Just a few lines in answer to yours of 7th and 21st – fancy Nivens being a bit hit up for employing Germans! I can't say I agree in all points with the idea of sacking all of German birth.
It's fumy, since the evacuations, four casualty lists were published – none of us were in action but were enjoying the rest promised to us.
I'm sorry they messed you about over the money at the 63rd. They ought to have given it to you but the military is nothing but red tape from start to finish. I've had plenty of time to find it out too.
I have received letters from Bill but by this I think he will have left Melbourne.
I have just sat down from watching the Germans bombard a battery and some houses a hundred yards away, and I am afraid they have done some damage for there were hundreds of soldiers running away and many of them were either carrying children or else helping the mothers and the womenfolk. Why the people are allowed to stay here I don't know. Of course the Germans are quite within their rights, for the place is full of soldiers, every barn holds some. Many of the women have come to this house from whose bakery I am writing this epistle, or apology for one.
The Germans are better gunners than the Turks, who always gave us plenty of warning when they intended to bombard us with heavy guns by the time they took to get the range. Also, the Germans use, I think, T.N.T. In their shells, which is a pretty solid explosive I can tell you although it has not the terrifying crash our Howitzer shells on the Peninsula had, which I think were Lyddite. It is strange to watch the shells bursting here (shrapnel). You see the shell explode and after hearing the gun fired, then the long drawn whine and then the crash and all the time the shell has done its work already. They are now starting to give the trenches some hurry up. Whack oh!
We'll be in there tomorrow night, but this place is far quieter than Gallipoli, but soon I'm afraid we'll see something. There are thousands and thousands of troops here. We are just a few kilometres off Armentieres. In fact, I was in there for a hot bath but there will be awful slaughter when any movement takes place, and we expect the fun to begin any day now.
The German's trenches three hundred yards in front of ours, which is a lot further than the Turks were, and to show you what the place is like, yesterday morning was a bit misty so some of our chaps went out and chopped a tree down between the trenches and chopped it up for firewood. Nothing like that ever happened on the Peninsula. It was sudden death to show even the top of your cap for a couple of seconds.
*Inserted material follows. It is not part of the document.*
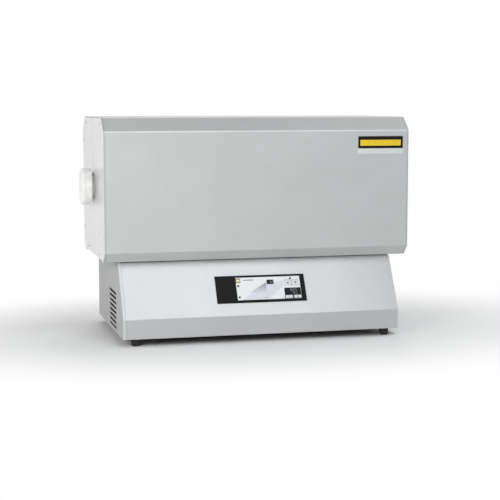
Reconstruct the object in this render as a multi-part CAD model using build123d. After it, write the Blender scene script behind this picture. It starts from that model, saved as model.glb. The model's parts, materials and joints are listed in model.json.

The Tommies here tell us that when the Prussians Guards are in, that things become lively, but when relieved by the Saxons, they never trouble you unless you start the show. The Artillery is the worst here, but the line is so immense that unless they concentrate on one particular spot, it's only isolated portions that get hit, and then the shell has to come right in the trench to do any harm.
There is a battalion of Royal Scots here and I was speaking to one and he was telling me they have been here since January and have lost twenty men, and like Anzac, the safest place is the trenches. A party of us marched in to an old factory of some sort in Armtentieres this morning for a hot bath. I don't know what the factory was, but there are huge vats into which about thirty of us got into, half filled with hot water. It was dead funny but very acceptable. We will be only a few days in the trenches here at a time – not a fifteen week stint as before, for which we are very thankful, for even the strongest are apt to develop nerves being constantly subject to shell fire.
I must close. I don't know when I will be able to post this, but as soon as they accept letters, in she goes.
So. Bon Jour
No newspapers for the past few mails – I don't know why.